ABOUT
Initiated in Winter 2014, The Politics of Food, was the first thematic programme introduced by Delfina Foundation. To date, Delfina Foundation has hosted over 90 residencies within the programme’s remit.
The establishment of this programme was an obvious choice, as food had long been at the heart of Delfina Foundation and its predecessor organisation Delfina Studio Trust (1988-2006); with shared meals serving as a site of generosity, conviviality and lively discussion around cultural practice and the world in which it operates, responds to and intervenes in. This continues today through our regular Family Lunches, a core part of our residency programme (and quickly transformed into home deliveries in response to the COVID-19 pandemic).
Artists have long employed food within their creative process and practice, with Renaissance artists Giuseppe Arcimboldo and Caravaggio using food to subtly highlight complex societal issues.

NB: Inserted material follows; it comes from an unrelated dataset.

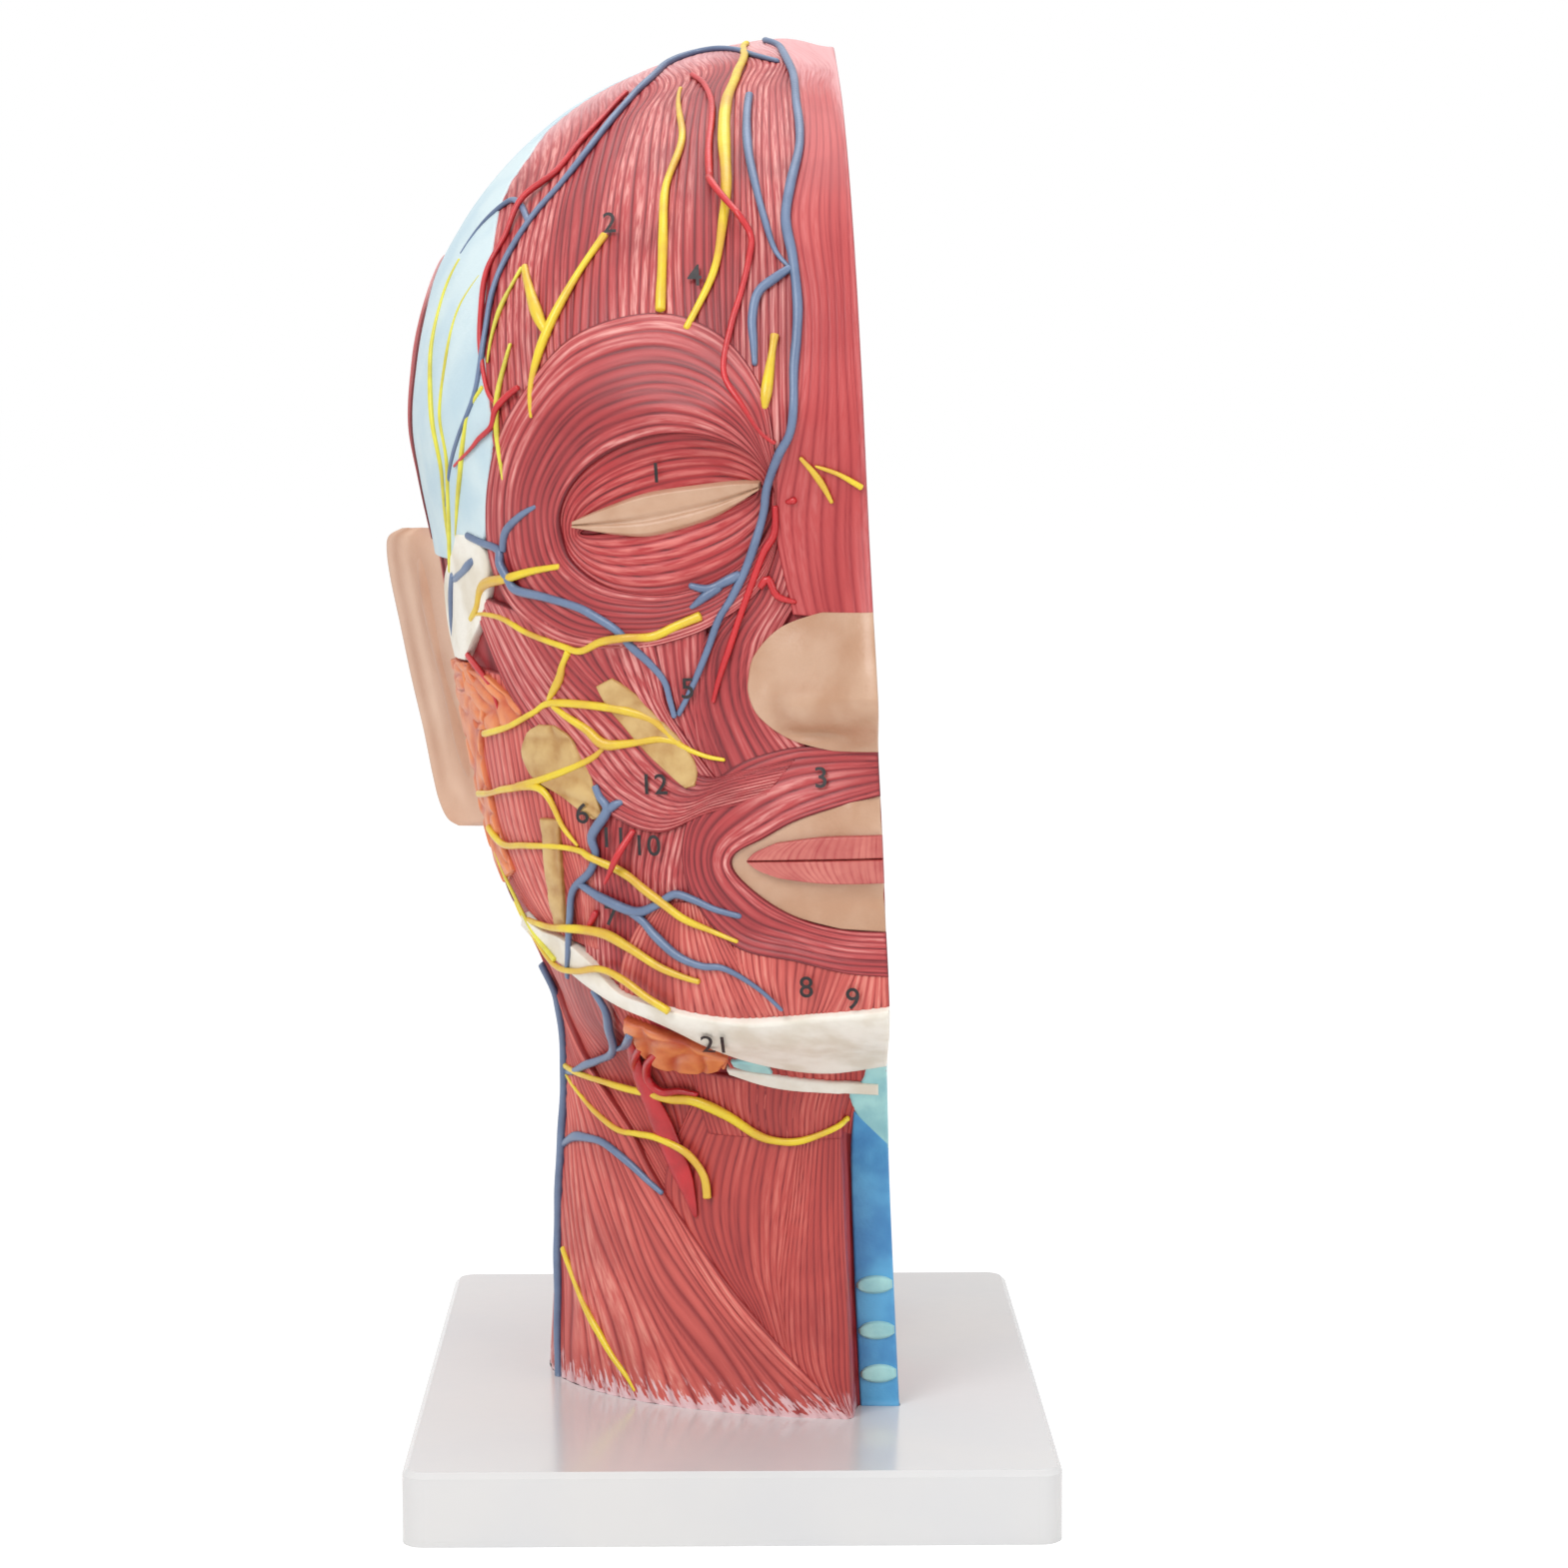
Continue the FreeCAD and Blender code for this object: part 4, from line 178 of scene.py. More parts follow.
def form_share(turn, height, nose=True, notch=True):
    """The surface at an angle round from the front and a height, all as shares.

    side is breadth times sine, made fuller by the cosine squared; depth is the middle less the reach
    times cosine, made fuller by the sine squared; nose, swellings and notch then move it forward.
    Near the section face the crown sinks a little."""
    turn, height = np.broadcast_arrays(np.asarray(turn, float), np.asarray(height, float))
    front, back, half, middle, fuller_front, fuller_back = form_row(height)
    sine, cosine = np.sin(turn), np.cos(turn)
    fullness = np.where(cosine > 0, fuller_front, fuller_back)
    side = half * sine * (1 + fullness * cosine ** 2)
    reach = np.where(cosine > 0, middle - front, back - middle)
    depth = middle - reach * cosine * (1 + fullness * sine ** 2)
    stand = nose_stand(side, height) if nose else np.zeros_like(side)
    if notch:
        stand = stand - notch_depth(side, height)
    for place, level, breadth, tall, out in SWELLING_SHARES:
        stand = stand + out * np.exp(-((side - place) / breadth) ** 2 - ((height - level) / tall) ** 2)
    weight = np.clip(cosine / FRONT_COSINE_SHARE, 0, 1)
    weight = weight * weight * (3 - 2 * weight)
    sink = CROWN_DROP_SHARE * np.exp(-(side / CROWN_BREADTH_SHARE) ** 2)
    sink = sink * rise(height - CROWN_START_SHARES[0], CROWN_START_SHARES[1])
    return np.stack([-side, depth - weight * stand, height - sink], -1)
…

In the twentieth and twenty-first century, a host of cultural practitioners have continued in this vein, interrogating relationships between food and environmental, economic and social concerns, as well as notions of cooking and eating as performative acts and of dishes, recipes, and cookbooks as oft-contested markers of cultural memory.
Delfina Foundation programme draws on this history as well as events in society around us, and continues bring practitioners together from across the world to engage with the politics of food.